Ancient History, Burnished New Again

A comeback for classics prize medals


It's Greek to her: Carolyn Cohen 14C (above, with Bing), a classics and chemistry major, received the 2013 Reppard Greek Prize; James Zainaldin 14C, winner of the McCord Latin Prize, attended via Skype from Rome.
Kay Hinton

Latin and Greek may be considered dead languages, but their study is very much alive.

This spring, a gathering at the Michael C. Carlos Museum celebrated both the vital presence of classics scholarship at Emory and the triumphant revival of a forgotten tradition: the awarding of medals for the McCord Latin Prize and the Reppard Greek Prize. Presented annually to outstanding students in these subjects, in recent years the prizes have been accompanied by a book. But thanks to a combination of historical digging and the interest and generosity of two alumni, the student prizewinners wear medals once again.

At the medal ceremony in April, Peter Bing, Samuel Dobbs Professor and chair of the Department of Classics, described how he and his colleagues did some research last year to learn more about the endowed prizes and their original benefactors. They found that Henry Young McCord and Robert Blair Reppard both served as Emory trustees in the early 1900s, and the prizes named for them began as medals; in fact, a Latin prize medal awarded in 1922 remains in the Manuscript, Archives, and Rare Book Library (MARBL).
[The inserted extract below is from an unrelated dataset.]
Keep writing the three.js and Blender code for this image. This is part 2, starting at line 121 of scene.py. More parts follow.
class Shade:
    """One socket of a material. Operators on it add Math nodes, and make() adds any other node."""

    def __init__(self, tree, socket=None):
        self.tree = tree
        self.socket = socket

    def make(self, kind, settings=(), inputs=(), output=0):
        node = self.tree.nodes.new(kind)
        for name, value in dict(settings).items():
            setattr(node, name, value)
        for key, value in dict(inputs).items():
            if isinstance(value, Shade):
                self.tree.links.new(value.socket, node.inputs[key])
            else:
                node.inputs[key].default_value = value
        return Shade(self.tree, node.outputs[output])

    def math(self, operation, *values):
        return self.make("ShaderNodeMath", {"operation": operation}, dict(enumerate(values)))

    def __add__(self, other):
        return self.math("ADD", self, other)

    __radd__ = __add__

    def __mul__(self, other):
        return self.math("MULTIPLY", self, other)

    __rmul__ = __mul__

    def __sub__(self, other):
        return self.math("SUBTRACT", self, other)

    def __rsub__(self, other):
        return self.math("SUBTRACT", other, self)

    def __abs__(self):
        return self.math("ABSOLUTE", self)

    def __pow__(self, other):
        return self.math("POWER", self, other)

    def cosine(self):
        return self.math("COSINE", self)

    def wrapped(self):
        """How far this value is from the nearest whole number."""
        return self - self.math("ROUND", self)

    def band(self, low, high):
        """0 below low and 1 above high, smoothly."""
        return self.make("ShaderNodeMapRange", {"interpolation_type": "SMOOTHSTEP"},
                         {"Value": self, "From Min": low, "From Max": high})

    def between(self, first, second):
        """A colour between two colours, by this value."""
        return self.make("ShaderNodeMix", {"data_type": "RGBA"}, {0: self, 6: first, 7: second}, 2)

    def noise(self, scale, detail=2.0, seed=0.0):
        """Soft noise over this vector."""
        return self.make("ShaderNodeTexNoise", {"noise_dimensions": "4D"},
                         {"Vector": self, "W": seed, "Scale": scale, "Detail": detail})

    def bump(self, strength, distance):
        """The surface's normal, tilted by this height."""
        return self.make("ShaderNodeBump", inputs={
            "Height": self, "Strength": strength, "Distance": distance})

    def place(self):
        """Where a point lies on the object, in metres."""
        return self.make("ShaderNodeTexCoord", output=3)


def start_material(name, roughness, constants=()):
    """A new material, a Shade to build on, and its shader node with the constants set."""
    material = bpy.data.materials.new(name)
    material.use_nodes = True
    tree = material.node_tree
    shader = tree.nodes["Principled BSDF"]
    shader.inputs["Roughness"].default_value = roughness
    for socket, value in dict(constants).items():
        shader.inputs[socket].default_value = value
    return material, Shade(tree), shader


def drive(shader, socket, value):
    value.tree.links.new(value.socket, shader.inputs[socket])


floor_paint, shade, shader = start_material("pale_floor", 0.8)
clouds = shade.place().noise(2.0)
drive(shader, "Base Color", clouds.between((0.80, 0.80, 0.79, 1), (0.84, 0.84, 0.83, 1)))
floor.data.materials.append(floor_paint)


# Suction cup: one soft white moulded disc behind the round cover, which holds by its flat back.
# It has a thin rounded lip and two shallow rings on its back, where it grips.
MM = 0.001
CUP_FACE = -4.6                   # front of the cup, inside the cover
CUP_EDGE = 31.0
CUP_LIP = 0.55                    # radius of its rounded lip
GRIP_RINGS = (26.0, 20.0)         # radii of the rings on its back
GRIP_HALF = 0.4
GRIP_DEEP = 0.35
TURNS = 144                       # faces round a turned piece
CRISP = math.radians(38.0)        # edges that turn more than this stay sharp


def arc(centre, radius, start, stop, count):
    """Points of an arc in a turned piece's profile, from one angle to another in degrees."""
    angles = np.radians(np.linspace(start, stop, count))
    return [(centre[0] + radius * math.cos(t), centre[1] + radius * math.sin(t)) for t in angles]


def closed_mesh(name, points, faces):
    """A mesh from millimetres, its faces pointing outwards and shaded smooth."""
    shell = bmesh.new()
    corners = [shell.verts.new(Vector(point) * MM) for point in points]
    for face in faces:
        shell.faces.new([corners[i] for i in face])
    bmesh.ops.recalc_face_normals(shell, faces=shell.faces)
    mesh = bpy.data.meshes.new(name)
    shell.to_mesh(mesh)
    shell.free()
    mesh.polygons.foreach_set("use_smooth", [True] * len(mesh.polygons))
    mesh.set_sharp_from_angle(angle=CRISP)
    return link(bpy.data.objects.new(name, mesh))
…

The McCord and Reppard Prizes are among the oldest awards given by Emory College, originating at Emory’s original campus in Oxford.
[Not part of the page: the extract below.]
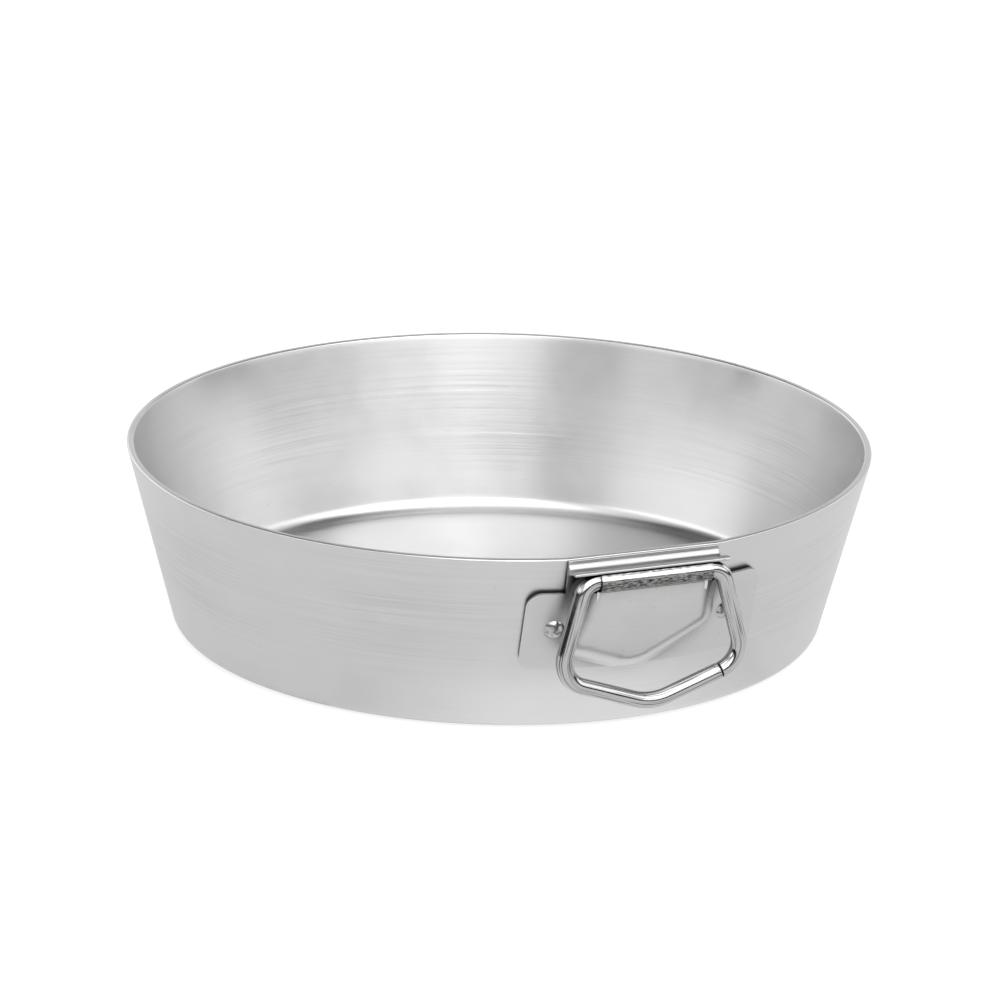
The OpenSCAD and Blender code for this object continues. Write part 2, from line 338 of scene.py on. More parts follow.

A Latin prize medal awarded in 1922 remains in the Manuscript, Archives, and Rare Book Library (MARBL).

Kay Hinton

Bing posted a photo of the 1922 McCord medal on the classics website along with a brief history of the prizes. That’s how James Passamano 85C, an attorney in Houston, and his wife, Beth Sufian 87C, became involved. Deeply interested in ancient Greece and Rome, Passamano happened to see the medal on the department website, and contacted Bing with an offer to financially support the creation of new prize medals. He enlisted the Medallic Art Company, which makes the Pulitzer Prize and the National Medal of Science.

“We were electrified by his generous offer,” Bing told guests at the medal ceremony. “Within a few months, we had new designs. The medals turned out to be true objects of beauty.”
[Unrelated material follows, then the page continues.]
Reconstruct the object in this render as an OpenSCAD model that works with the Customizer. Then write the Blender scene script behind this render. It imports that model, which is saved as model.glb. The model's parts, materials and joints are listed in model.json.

Passamano attended the classics event, where he was able to see the student winners don the new bronze medals; they also wore them during Commencement.

“I was not a classics major in my time at Emory,” Passamano said. “I only discovered my interest long after I left school and happened to hear a recorded lecture on the Iliad by Dr. J. Rufus Fears, professor of classics at the University of Oklahoma. I was instantly hooked. I did not realize it then, but I later learned that Dr. Fears was a student here at Emory in the Class of 1966 . . . he was also the McCord Latin Prize recipient.”

John Fraser Hart 43C, who received the last known Reppard medal, also traveled to Emory for the ceremony. At eighty-nine, Hart continues to teach full time at the University of Minnesota. “Tonight is really the first chance I have had to wear this medal in public,” said Hart, who is donating his medal to the classics department.

In addition, Henry Y. “Hank” McCord IV, the great-grandson of the first McCord prize benefactor, joined the gathering with his wife, Ann McCord 86T.

“This is an amazing Emory story,” says Bing, “spanning multiple generations and more than a century of Emory history.”